Likewise, the English DD2.0 track isn’t particularly demanding, but it does the job well. Most importantly is that dialogue is always clear and there are no defects in the mix to be reported. Well done for including English subtitles for the deaf and hard of hearing.


Disc 2 houses all of the bonus material and kicks off with an additional hour’s worth of deleted interview footage, affording approximately 10 minutes to each film in the series, as well as offering a few very vocal minutes on the remake. Due to not being included in the main feature, the majority of interview snippets are left against green screen, which isn’t a huge deal, but a big shame is that neither are there any movie clips to provide context for the interviewees’ stories. Still, it’s a decent hour despite the content being made up of little asides, through which we’re told some interesting titbits and get to catch up a little more on what the various cast members have been up to in the years since.

From here a good portion of the featurettes generally gear toward fandom. First Look: Heather Langenkamp’s ‘ I Am Nancy’ is a bit of self-promotion for Lagenkamp’s upcoming documentary, in which she goes around conventions meeting Nightmare fans and pondering why the character of Nancy hasn’t been as lovingly embraced as that of Freddy. Que awkwardness. Following on from this is For the Love of The Glove in which expert and avid collector Mike Becker takes us through the amassment of original glove props and clothing in his possession. Joining him is Special Make-up EFX artist David Miller, who’s all too happy to further authenticate the pieces. Then it’s onto a myriad of Freddy glove replica builders, where we learn that there are far too many Freddy glove replica builders in the world. Then we reach Fred Heads: The Ultimate Freddy Fans, which is essentially a collection of home-made videos from Nightmare aficionados, cut around footage of Heather Langenkamp going around conventions and wondering why Nancy isn’t as popular as Freddy. Hmmm…..

Horror’s Hallowed Grounds: Return to Elm Street is a twenty-minute episode from the U.S. television show created and hosted by Sean Clark, in which famous locations from horror cinema are re-visited. Throwing in some parodying humour and featuring several cameo appearances from actors of various installments, we’re taken on a tour through Freddy’s playground, seeing the original Elm Street house, cemetery and school. Heather Langenkamp and Amanda Wyss feature a little more predominantly in recalling certain shoots, to provide some extra bonus trivia.

The fun continues with Freddy vs. The Angry Videogame Nerd, featuring Nerd creator James D. Rolfe expressing not so much his love for A Nightmare on Elm Street the movie, but rather his annoyance at the ineptitude of the NES game tie-in. We’re presented with his original video in which Freddy comes to haunt the Nerd and forces him to play through his utterly nonsensical videogame. It’s fun, and Rolfe is certainly enthusiastic and full of nostalgic love, which is a trait that often successfully accompanies his online video series.

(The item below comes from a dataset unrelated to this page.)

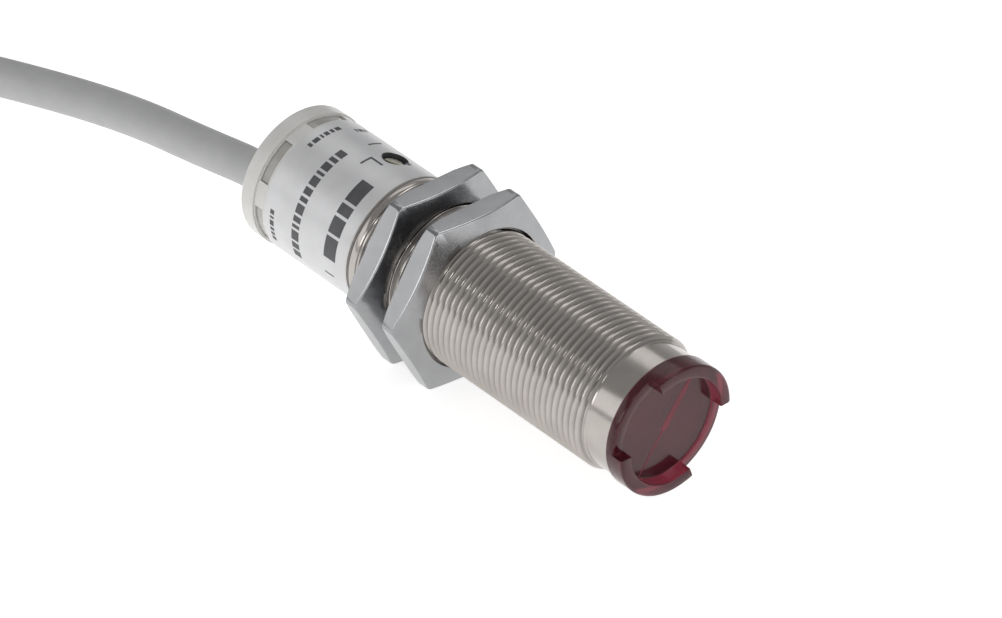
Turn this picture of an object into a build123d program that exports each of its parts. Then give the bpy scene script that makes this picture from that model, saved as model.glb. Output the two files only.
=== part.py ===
"""M18 photoelectric sensor: threaded barrel, two hexagon nuts, ruby lens cap, rear cap and cable.

Millimetres. The sensor lies along X with its lens towards +X and rests on its nuts: the origin is under
the middle of the sensor's length, on the surface that it lies on, and +Z is up. Each piece is modelled
about the barrel's axis and lifted to its place when it is written. Angles about the axis are in degrees
from +Y towards +Z.
"""

import math
import os

from build123d import *

# Barrel, an M18 x 1 thread with a plain sleeve in front
THREAD_R = 9.0
THREAD_ROOT_R = 8.4
BORE_R = 7.6
BARREL_REAR = -14.6
BEAD = (-14.3, -13.1)
THREAD_START = -12.8
THREAD_END = 27.2
BEAD_FRONT_GROOVE_R = 8.7
BEAD_REAR_GROOVE_R = 8.6
FREE_THREAD_GROOVE = 0.7
SLEEVE_R = 8.375
SLEEVE_END = 31.15

# Nuts, 23 mm across flats, with a cone in front and blunt corners
NUT_FLATS = 23.0
NUT_CORNER_R = 13.15
NUT_THICK = 3.5
NUT_CONE_SLOPE = 0.355
NUT_FLAT_AT_MIDDLE = 2.73
NUT_BORE_R = 9.05
NUT_MOUTH_R = 9.4
NUT_REAR_CHAMFER = (0.4, 1.0)
REAR_NUT_X = -10.25
FRONT_NUT_X = -3.65
AXIS_Z = NUT_FLATS / 2

# Lens cap
LENS_R = 8.7
WINDOW_R = 7.1
WINDOW_X = (31.0, 32.15)
RIM_X = 32.4
LENS_FRONT = 34.0
LOBES = ((3.0, 112.0), (183.0, 292.0))
SKIRT_REAR = 27.2
SKIRT_INNER_R = 6.5

# Rear cap
CAP_REAR = -34.0
CAP_RIM_R = 9.05
CAP_BODY_R = 8.85
CAP_LIP_R = 8.95
CAP_INNER_R = 7.9
CAP_WALL = 1.6
SPIGOT_END = -8.0
SPIGOT_INNER_R = 6.6
WINDOW_BAND = (-31.7, -29.9)
CAP_WINDOW_X = (-31.5, -30.1)
CAP_WINDOW_ARC = 38.0
CAP_WINDOW_FIRST = 17.8
CAP_WINDOWS = 6
CAP_EDGE_FILLET = 0.35
GUIDE_INNER_R = 7.0
GUIDE_START = -31.6
GUIDE_TAB_R = 8.65
GUIDE_TAB_CLEARANCE = (0.05, 0.4)
LABEL_X = (-29.7, -14.8)

# O-rings
SEAL_WIRE_R = 0.25
SEAL_GROOVE_HALF = 0.35
CAP_SEAL_X = -10.3
LENS_SEAL_X = 29.0

# Sensitivity adjuster, on the axis that the circuit board faces
BOARD_TILT = -18.4
ADJUSTER_X = -19.5
ADJUSTER_HOLE_R = 1.7
SCREW_R = 1.3
SCREW_CLEARANCE = 0.06
SCREW_TOP = 8.35

# Electronics
BOARD_X = (-26.2, 20.2)
BOARD_WIDTH = 12.6
BOARD_THICK = 1.0
BOARD_FACE = BOARD_THICK / 2
OPTIC_BOARD_R = 6.4
OPTIC_BOARD_THICK = 1.0
OPTIC_ANGLE = 145.7
OPTIC_OFFSET = 3.3
HOLDER_X = (21.4, 30.6)
HOLDER_FLANGE_X = (22.4, 24.4)
CHANNEL_REAR = (3.2, 1.9)
CHANNEL_R = 2.6
LENS_SEAT = (1.6, 2.9)
DIVIDER_THICK = 0.7
OPTIC_LENS_R = 2.85
OPTIC_LENS_EDGE = 0.6
OPTIC_LENS_CROWN = 0.9
OPTO_FOOT = (0.8, 1.7)
OPTO_CASE = (1.2, 1.4)

# Cable and its three cores
CABLE_R = 2.5
EXIT_DROP = 3.5
GROMMET_R = 3.4
GROMMET_FLANGE = (0.7, 4.2)
CLAMP_X = (-30.6, -28.6)
CLAMP_THICK = 0.6
JACKET_INNER_END = -28.0
CORE_R = 0.7
INNER_CORE_R = 0.45
CORE_SPACING = 1.08

# The cable's route from its exit to the hank, in the sensor's own X, Y and Z
EXIT = (CAP_REAR, 0.0, AXIS_Z - EXIT_DROP)
ROUTE = [
    EXIT,
    (-40.0, 0.0, 8.0),
    (-51.0, -0.8, 6.3),
    (-62.5, -0.9, 4.3),
    (-74.0, -2.9, 2.5),
    (-85.0, -8.6, 2.6),
    (-96.5, -16.0, 2.8),
    (-108.5, -21.2, 3.0),
    (-120.5, -22.3, 3.1),
]

# Hank: an oblong winding, two turns wide and four high, lying on its ties
HANK_RUN = 77.5
HANK_NEAR_X = -118.6
HANK_Y = -2.0
TURN_PITCH = 5.05
TURNS_HIGH = 4
INNER_FOLD_R = 15.5
OUTER_FOLD_R = INNER_FOLD_R + TURN_PITCH
HANK_FLOOR = 0.6
HANK_TOP = HANK_FLOOR + (TURNS_HIGH - 1) * TURN_PITCH + 2 * CABLE_R
TIE_WIDTH = 4.5
TIE_THICK = 0.6
TAIL = [
    (-118.6, -17.5, 3.1),
    (-128.5, -16.6, 3.0),
    (-138.5, -12.9, 2.7),
    (-149.0, -8.6, 2.5),
    (-157.0, -6.6, 2.5),
    (-165.0, -6.6, 2.5),
]
LEADS = {
    "lead_brown": [(-165.0, -7.45, 2.1), (-169.0, -7.45, 2.1), (-175.5, -8.6, 0.8), (-184.0, -10.2, 0.75)],
    "lead_blue": [(-165.0, -5.75, 2.1), (-169.5, -5.75, 2.1), (-177.0, -4.4, 0.8), (-187.0, -3.0, 0.75)],
    "lead_black": [(-165.0, -6.6, 3.5), (-170.5, -6.6, 3.5), (-180.0, -6.9, 0.9), (-190.0, -6.5, 0.75)],
}
TIP_R = 0.4
TIP_LENGTH = 5.0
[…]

Expanding the Elm Street Universe: Freddy in Comic Books and Novels features interviews with various authors of spin-off novels and comics, who tap into the qualities of what makes Freddy so widely revered. The most interesting piece for me is the look at the comic-book ‘Freddy vs. Jason vs. Ash‘, which at one point had fought hard to make it to film. Alas. Next we’ve The Music of The Nightmare: Conversations with Composers and Songwriters, where we meet composers Charles Bernstein, Christopher Young, Craig Safan and J. Peter Robinson, with additional input from Tuesday Knight and rock band ‘Dokken’. Each composer talks of bringing their own style to their respective movies and touching upon influences, with Christopher Young making a solid statement in that a major flaw with the series was that it ultimately had no real continuity in terms of themes.

As a poster collector - though I don’t own any from this particular series - Elm Street's Poster Boy: The Art of Matthew Joseph Peak is an interesting little look at how the artist went about designing his equally iconic work for Nightmares 1-5 and how his themes sometimes went challenged by the studio. It does pain me though to see his original paintings hung up in pieces; admitting to a rage-filled moment upon which he tore most of them apart. Finally we’ve A Nightmare on Elm Street in 10 Minutes, whereby many of the cast members from movies 1-8 do a quick read-through of some of their lines to deliver what is a very silly thing indeed.

And that’s it. Now, where’s the fucking bourbon!?!